Schredder bought twin pups, Kasi and Sachi, from a breeder in Kapa‘a 15 years ago. Sachi was killed four years later when she was struck by a vehicle.
Kasi went into a depression until Schredder got another pup, Amia, who pestered Kasi back to life.
Each had its own personality. Kasi was verbal. Amia, quiet. Kasi led, Amia followed. Both loved to explore, which they did with great enthusiasm.
“I’ll tell you, they brought a lot of joy and a lot of love to a lot of people,” he said.
People like Betsy Ramey.
She recounted a time they went to dinner and when they returned to the truck, Kasi and Amia were gone. They drove around 45 minutes, searching, and couldn’t find them. They returned to the restaurant, finally and found the dogs hanging out in the kitchen with the cook.
Of course.
“That’s where they were the whole time,” she said.

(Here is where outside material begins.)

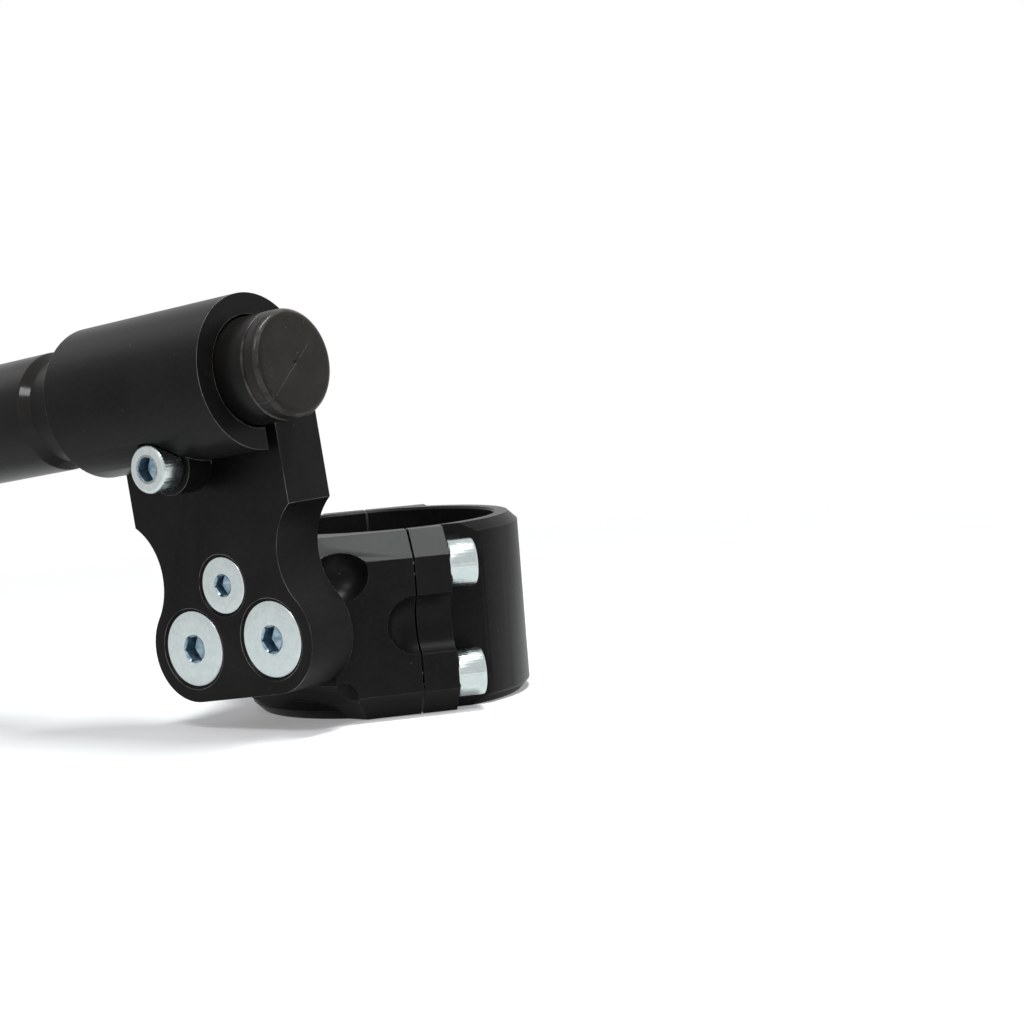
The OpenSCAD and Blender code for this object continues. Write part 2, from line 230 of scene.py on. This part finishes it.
def machined(node, sharp=SHARP, seam=None, shift=0):
    """The CAD node's form with its machined edges broken, in place of the node.

    A copy of the node is merged, flat triangles are joined into whole faces, and each edge of more
    than sharp degrees gets a small rounded bevel, whose faces take the second material slot. The
    flat face at x = seam, where the clamp's halves meet, is first moved along x by shift.
    """
    copy = frame["nodes"][node].data.copy()
    if seam is not None:
        points = np.empty(len(copy.vertices) * 3, np.float32)
        copy.vertices.foreach_get("co", points)
        in_seam = np.abs(points[::3] / MM - seam) < SEAM_REACH
        points[::3] += np.where(in_seam, shift * MM, 0)
        copy.vertices.foreach_set("co", points)
    work = bmesh.new()
    work.from_mesh(copy)
    bpy.data.meshes.remove(copy)
    bmesh.ops.remove_doubles(work, verts=work.verts, dist=MERGE * MM)
    bmesh.ops.dissolve_limit(
        work, angle_limit=math.radians(FLAT), verts=work.verts, edges=work.edges, delimit=set())
    mesh = bpy.data.meshes.new(node + "_machined")
    work.to_mesh(mesh)
    work.free()
    piece = finished(node + "_machined", mesh)
    bevel = piece.modifiers.new("broken_edges", "BEVEL")
    bevel.width = EDGE_BREAK * MM
    bevel.segments = EDGE_STEPS
    bevel.limit_method = "ANGLE"
    bevel.angle_limit = math.radians(sharp)
    bevel.harden_normals = True
    bevel.use_clamp_overlap = True
    bevel.material = 1
    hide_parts(node)
    return piece


# Screws, by the size of their thread: M3, M6 and M8

PITCH = {3: 0.5, 6: 1.0, 8: 1.25}
SOCKET_HEAD_KEY = {3: 2.5, 6: 5}
COUNTERSUNK_KEY = {6: 4, 8: 5}
KNURLS = {3: 30, 6: 44}
SOCKET_HEAD_SEGMENTS = {3: 6 * 20, 6: 6 * 32}
COUNTERSUNK_SEGMENTS = 6 * 20
ROWS_A_PITCH = 8      # rings of points in one pitch of a thread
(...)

She knew the dogs sometimes cost Schredder a bit of financial trouble and heartache — but they were worth it.
“Those were probably the most expensive dogs on the island,” she said.
Ronnie Ching-Pacheco has fished at Kukui‘ula Harbor for years. Kasi and Amia usually sat down next to her, and just watched.
If she got up to walk to the car or restroom, they followed.
“We were friends forever,” she said. “They were very loving, caring, really friendly dogs.”
Kasi’s death, she said, was tough.
“Those dogs were like our own dogs,” she said.
Schredder doesn’t plan to adopt any more dogs. He owned and loved two yellow labs for 15 years before Kasi and Amia. It’s hard when they die.
He takes comfort, though, in knowing the joy they brought not just his life, but others.
Kasi, he said, led more than a dog’s life. Much more.
“I don’t know what heaven’s like,” Schredder said. “But I don’t know how much better it could be than the life she had here.”